── RECORDED INFORMATION ──

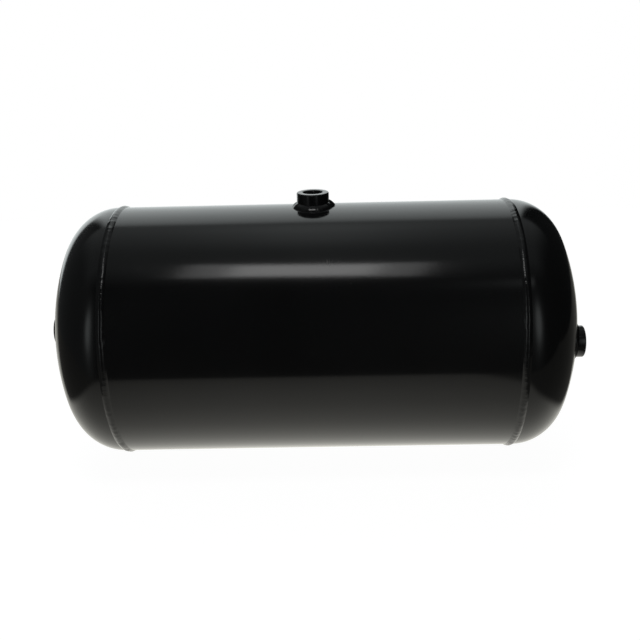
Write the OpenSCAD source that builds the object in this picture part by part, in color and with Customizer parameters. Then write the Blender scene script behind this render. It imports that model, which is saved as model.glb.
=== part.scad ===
// Welded steel compressed-air reservoir: a rolled shell, two dished heads and three threaded ports.
// The tank lies along X and the shell port points up, along Z.
// The origin is on the tank's axis, halfway between the crowns of the two heads.

/* [Vessel] */
// Outside diameter of the shell and of the heads
tank_od = 276; // [230:1:400]
// Overall length between the crowns of the two heads
tank_length = 575; // [400:5:1200]
// Wall of the rolled shell
shell_wall = 3; // [2:0.5:6]

/* [Dished heads] */
// Wall of the pressed heads
head_wall = 3; // [2:0.5:6]
// Outside radius of the shallow crown
crown_r = 265; // [180:1:420]
// Outside radius of the knuckle between the crown and the flange
knuckle_r = 54; // [30:1:100]
// Straight flange between the shoulder and the knuckle
head_flange = 3; // [2:0.5:20]
// Length of the lip that reaches inside the shell
lip_length = 12; // [6:1:30]
// Radial clearance between the lip and the shell
lip_clearance = 0.1; // [0.05:0.05:0.3]

/* [Welds] */
// Gap between two plate edges that a weld fills
root_gap = 2; // [1:0.25:3]
// Width of the bead around each end of the shell
girth_bead_w = 8; // [5:0.5:12]
// Height of that bead above the shell
girth_bead_h = 2; // [1:0.25:2.5]
// Place of the lengthwise seam, turned from the top towards the back
seam_angle = 130; // [30:1:330]
// Width of the bead along the seam
seam_bead_w = 7; // [4:0.5:10]
// Height of that bead above the shell
seam_bead_h = 1.25; // [0.75:0.25:2]
// Leg of the fillet weld around each port
port_weld_leg = 5.5; // [3:0.5:7]

/* [Ports] */
// Outside diameter of the port bosses
port_od = 35; // [30:1:45]
// Length of the port bosses
port_length = 20; // [16:1:40]
// Nominal diameter of the port thread
thread_d = 22; // [10:1:26]
// Pitch of the port thread
thread_pitch = 1.5; // [1:0.25:2]
// Chamfer on the outer edges of a boss
port_chamfer = 0.8; // [0.2:0.1:2]
// How far the thread's mouth opens beyond its nominal diameter, all round
mouth_relief = 0.3; // [0.1:0.1:1]
// Radial clearance between a boss and its hole
port_clearance = 0.2; // [0.1:0.1:0.5]
// Place of the shell port along the tank
shell_port_x = 0; // [-150:1:150]
// Height of the shell port's face above the shell
shell_port_stand = 15.3; // [9:0.1:16]
// Height of the end ports' faces above the heads
end_port_stand = 9.5; // [8:0.1:16]
// Distance of the right port from the tank's axis
right_port_offset = 35; // [28:1:70]
// Direction of that offset, below the horizontal on the front side
right_port_angle = 21; // [-60:1:90]

/* [Data plate] */
// Long side of the data plate
plate_w = 80; // [40:1:100]
// Short side of the data plate
plate_h = 40; // [20:1:44]
// Thickness of the data plate
plate_thickness = 0.8; // [0.5:0.1:1.5]
// Corner radius of the data plate
plate_corner_r = 4; // [1:0.5:8]
// Distance of the plate's middle from the tank's axis, on the side away from the right port
plate_offset = 38; // [30:1:60]
// Radius of the four tack welds at the plate's corners
tack_r = 2; // [1.5:0.25:3]
// Height of the tack welds above the head
tack_h = 1.2; // [0.8:0.1:1.5]

/* [Hidden] */

$fn = 360;
paint = [0.03, 0.03, 0.032];
plate_finish = [0.07, 0.07, 0.075];
// Overshoot that takes a cutting shape clear of the face it cuts
cut = 1;

tank_r = tank_od / 2;
bore_of_shell_r = tank_r - shell_wall;
lip_r = bore_of_shell_r - lip_clearance;

// Dished head: its knuckle and crown arcs share a tangent at knuckle_angle from the axis
knuckle_centre_r = tank_r - knuckle_r;
knuckle_angle = asin(knuckle_centre_r / (crown_r - knuckle_r));
dish_depth = crown_r - (crown_r - knuckle_r) * cos(knuckle_angle);
head_depth = head_flange + dish_depth;
crown_centre_x = tank_length / 2 - crown_r;
shoulder_x = tank_length / 2 - head_depth;
shell_half = shoulder_x - root_gap;

// Beads have an arc for a back, from their width and height
girth_arc_r = bead_arc_r(girth_bead_w, girth_bead_h);
seam_arc_r = bead_arc_r(seam_bead_w, seam_bead_h);
girth_bead_mid = -root_gap / 2;
seam_cap_half = shoulder_x + girth_bead_mid - girth_bead_w / 2;

// Internal thread: basic minor diameter of an ISO metric thread
port_r = port_od / 2;
port_bore_r = (thread_d - 5 / 8 * sqrt(3) * thread_pitch) / 2;
mouth_chamfer = thread_d / 2 + mouth_relief - port_bore_r;

right_port_x = crown_centre_x + sqrt(crown_r * crown_r - right_port_offset * right_port_offset);

// Large enough to reach through the tank from its axis
reach = tank_od;

function bead_arc_r(w, h) = (w * w / 4 + h * h) / (2 * h);

// ---- Frames ----

// Turns a shape's own Z axis along the tank
module along_tank() {
    rotate([0, 90, 0])
        children();
}

module right_end() {
    translate([shoulder_x, 0, 0])
        along_tank()
            children();
}

module left_end() {
    mirror([1, 0, 0])
        right_end()
            children();
}

// Port frames: Z leaves the tank along the port's axis, and the face of the boss is at zero
module shell_port_frame() {
    translate([shell_port_x, 0, tank_r + shell_port_stand])
        children();
}

module left_port_frame() {
    translate([-tank_length / 2 - end_port_stand, 0, 0])
        rotate([0, -90, 0])
            children();
}

module right_port_frame() {
    rotate([right_port_angle, 0, 0])
        translate([right_port_x + end_port_stand, -right_port_offset, 0])
            along_tank()
                children();
}

// A spot on the right head's crown, square to its surface: an angle from the back upwards and a
// distance from the tank's axis
module crown_spot(angle, distance) {
    rotate([angle, 0, 0])
        translate([crown_centre_x, 0, 0])
            rotate([0, 0, asin(distance / crown_r)])
                translate([crown_r, 0, 0])
                    along_tank()
                        children();
}

// ---- Shared shapes ----

// Half outline of the dish from the flange outwards, moved inwards by a wall
module dish_outline(inset) {
    rim = (knuckle_r + cut) * [sin(knuckle_angle), cos(knuckle_angle)] + [knuckle_centre_r, head_flange];
    top = head_depth + cut;
    translate([knuckle_centre_r, head_flange])
        intersection() {
            circle(knuckle_r - inset);
            square(knuckle_r);
        }
    intersection() {
        translate([0, head_depth - crown_r])
            circle(crown_r - inset, $fn = 1440);
        polygon([
            [0, head_flange], [knuckle_centre_r, head_flange], rim, [rim.x, top], [0, top]
        ]);
    }
}

// Solid form of a head, which welds and the plate are fitted to
module head_form() {
    rotate_extrude()
        union() {
            dish_outline(0);
            square([tank_r, head_flange]);
        }
}

module shell_form() {
    along_tank()
        cylinder(h = 2 * shell_half, r = tank_r, center = true);
}

// Round blank of a port, long enough to pass right through the wall and the weld
module port_blank(r) {
    cylinder(h = 2 * port_length, r = r, center = true);
}

module port_boss() {
    bottom = -port_length;
    rotate_extrude()
        polygon([
            [port_bore_r, bottom + mouth_chamfer],
            [port_bore_r + mouth_chamfer, bottom],
            [port_r - port_chamfer, bottom],
            [port_r, bottom + port_chamfer],
            [port_r, -port_chamfer],
            [port_r - port_chamfer, 0],
            [port_bore_r + mouth_chamfer, 0],
            [port_bore_r, -mouth_chamfer]
        ]);
}

// Cone whose slope is the face of the fillet, at zero on the surface that carries the weld
module fillet_cone() {
    translate([0, 0, -port_weld_leg])
        cylinder(
            h = 3 * port_weld_leg,
            r1 = port_r + 2 * port_weld_leg,
            r2 = port_r - port_weld_leg
        );
}

module plate_outline() {
    square([plate_w - 2 * plate_corner_r, plate_h], center = true);
    square([plate_w, plate_h - 2 * plate_corner_r], center = true);
    for (sx = [-1, 1], sy = [-1, 1])
        translate([sx * (plate_w / 2 - plate_corner_r), sy * (plate_h / 2 - plate_corner_r)])
            circle(plate_corner_r);
}

// Column through the data plate's outline, its short side pointing away from the tank's axis
module plate_column() {
    rotate([right_port_angle, 0, 0])
        translate([0, plate_offset, 0])
            along_tank()
                linear_extrude(tank_length)
                    plate_outline();
}

module tack_dome() {
    arc_r = bead_arc_r(2 * tack_r, tack_h);
    rotate_extrude()
        intersection() {
            translate([0, tack_h - arc_r])
                circle(arc_r);
            square([tack_r, tack_h]);
        }
}

module crown_ball(r) {
    translate([crown_centre_x, 0, 0])
        sphere(r);
}

// ---- Pieces ----

module shell() {
    color(paint)
        difference() {
            shell_form();
            along_tank()
                cylinder(h = 2 * shell_half + 2 * cut, r = bore_of_shell_r, center = true);
            rotate([-seam_angle, 0, 0])
                translate([-shell_half - cut, -root_gap / 2, 0])
                    cube([2 * (shell_half + cut), root_gap, reach]);
            shell_port_frame()
                port_blank(port_r + port_clearance);
        }
}

module shell_seam_weld() {
    color(paint)
        rotate([-seam_angle, 0, 0]) {
            intersection() {
                difference() {
                    shell_form();
                    along_tank()
                        cylinder(h = 2 * shell_half + 2 * cut, r = bore_of_shell_r, center = true);
                }
                translate([-shell_half, -root_gap / 2, 0])
                    cube([2 * shell_half, root_gap, reach]);
            }
            difference() {
                translate([0, 0, tank_r + seam_bead_h - seam_arc_r])
                    along_tank()
                        cylinder(h = 2 * seam_cap_half, r = seam_arc_r, center = true);
                shell_form();
            }
        }
}

// Pressed head with a shoulder, and a lip that slides into the shell
module head() {
    color(paint)
        rotate_extrude() {
            difference() {
                dish_outline(0);
                dish_outline(head_wall);
            }
            polygon([
                [lip_r - head_wall, -root_gap - lip_length],
                [lip_r, -root_gap - lip_length],
                [lip_r, 0],
                [tank_r, 0],
                [tank_r, head_flange],
                [tank_r - head_wall, head_flange],
                [lip_r - head_wall, 0]
            ]);
        }
}

module left_head() {
    color(paint)
        difference() {
            left_end()
                head();
            left_port_frame()
                port_blank(port_r + port_clearance);
        }
}

module right_head() {
    color(paint)
        difference() {
            right_end()
                head();
            right_port_frame()
                port_blank(port_r + port_clearance);
        }
}

// Root that fills the gap between the shell and the shoulder, and the bead that covers it
module girth_weld() {
    color(paint)
        rotate_extrude() {
            translate([lip_r, -root_gap])
                square([tank_r - lip_r, root_gap]);
            intersection() {
                translate([tank_r + girth_bead_h - girth_arc_r, girth_bead_mid])
                    circle(girth_arc_r);
                translate([tank_r, girth_bead_mid - girth_bead_w / 2])
                    square([girth_bead_h + cut, girth_bead_w]);
            }
        }
}

module left_girth_weld() {
    left_end()
        girth_weld();
}

module right_girth_weld() {
    right_end()
        girth_weld();
}

module shell_port_boss() {
    color(paint)
        shell_port_frame()
            port_boss();
}

module left_port_boss() {
    color(paint)
        left_port_frame()
            port_boss();
}

module right_port_boss() {
    color(paint)
        right_port_frame()
            port_boss();
}

module shell_port_weld() {
    color(paint)
        difference() {
            translate([shell_port_x, 0, tank_r])
                fillet_cone();
            shell_port_frame()
                port_blank(port_r);
            shell_form();
        }
}

module left_port_weld() {
    color(paint)
        difference() {
            translate([-tank_length / 2, 0, 0])
                rotate([0, -90, 0])
                    fillet_cone();
            left_port_frame()
                port_blank(port_r);
            left_end()
                head_form();
        }
}

module right_port_weld() {
    color(paint)
        difference() {
            crown_spot(right_port_angle + 180, right_port_offset)
                fillet_cone();
            right_port_frame()
                port_blank(port_r);
            right_end()
                head_form();
        }
}

module data_plate() {
    color(plate_finish)
        intersection() {
            difference() {
                crown_ball(crown_r + plate_thickness);
                crown_ball(crown_r);
            }
            plate_column();
        }
}

// A low dot of weld against each corner of the plate
module data_plate_tacks() {
    corner_inset = plate_corner_r * (1 - sqrt(1 / 2));
    z = plate_w / 2 - corner_inset;
    color(paint)
        difference() {
            for (side = [-1, 1], end = [-1, 1]) {
                y = plate_offset + side * (plate_h / 2 - corner_inset);
                crown_spot(right_port_angle + atan2(end * z, y), norm([y, z]))
                    tack_dome();
            }
            plate_column();
        }
}

shell();
shell_seam_weld();
left_head();
right_head();
left_girth_weld();
right_girth_weld();
shell_port_boss();
left_port_boss();
right_port_boss();
shell_port_weld();
left_port_weld();
right_port_weld();
data_plate();
data_plate_tacks();
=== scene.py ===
import math

import bmesh
import bpy
import numpy as np
from bpy.props import FloatProperty, FloatVectorProperty, PointerProperty
from bpy.types import Operator, Panel, PropertyGroup
from mathutils import Matrix, Vector, noise


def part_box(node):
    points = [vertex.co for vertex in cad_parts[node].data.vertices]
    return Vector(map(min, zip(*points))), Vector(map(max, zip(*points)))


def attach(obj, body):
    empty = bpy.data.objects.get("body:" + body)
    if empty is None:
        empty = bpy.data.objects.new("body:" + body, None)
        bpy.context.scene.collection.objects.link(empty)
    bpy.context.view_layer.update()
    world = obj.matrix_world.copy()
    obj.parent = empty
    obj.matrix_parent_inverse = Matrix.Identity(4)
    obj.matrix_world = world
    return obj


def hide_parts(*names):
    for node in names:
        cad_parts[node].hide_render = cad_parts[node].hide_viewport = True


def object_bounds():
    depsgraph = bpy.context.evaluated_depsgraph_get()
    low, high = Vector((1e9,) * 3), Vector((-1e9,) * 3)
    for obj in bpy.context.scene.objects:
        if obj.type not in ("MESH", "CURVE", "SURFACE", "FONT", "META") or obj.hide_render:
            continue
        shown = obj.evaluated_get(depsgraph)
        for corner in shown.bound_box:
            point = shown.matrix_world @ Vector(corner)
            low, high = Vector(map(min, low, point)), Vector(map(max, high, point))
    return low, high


bl_info = {
    "name": "Air reservoir",
    "version": (1, 0, 0),
    "blender": (4, 5, 0),
    "location": "3D View > Sidebar > Reservoir",
    "description": "Painted, welded air tank with dished heads and three threaded ports",
    "category": "Add Mesh",
}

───

WHAT THIS TASK INVOLVES » From the line with "corner of the plate" through the line with "if empty is", repeat every line exactly, both ends included, and nothing outside that range.

COMPLETED TASK »
// A low dot of weld against each corner of the plate
module data_plate_tacks() {
    corner_inset = plate_corner_r * (1 - sqrt(1 / 2));
    z = plate_w / 2 - corner_inset;
    color(paint)
        difference() {
            for (side = [-1, 1], end = [-1, 1]) {
                y = plate_offset + side * (plate_h / 2 - corner_inset);
                crown_spot(right_port_angle + atan2(end * z, y), norm([y, z]))
                    tack_dome();
            }
            plate_column();
        }
}

shell();
shell_seam_weld();
left_head();
right_head();
left_girth_weld();
right_girth_weld();
shell_port_boss();
left_port_boss();
right_port_boss();
shell_port_weld();
left_port_weld();
right_port_weld();
data_plate();
data_plate_tacks();
=== scene.py ===
import math

import bmesh
import bpy
import numpy as np
from bpy.props import FloatProperty, FloatVectorProperty, PointerProperty
from bpy.types import Operator, Panel, PropertyGroup
from mathutils import Matrix, Vector, noise


def part_box(node):
    points = [vertex.co for vertex in cad_parts[node].data.vertices]
    return Vector(map(min, zip(*points))), Vector(map(max, zip(*points)))


def attach(obj, body):
    empty = bpy.data.objects.get("body:" + body)
    if empty is None:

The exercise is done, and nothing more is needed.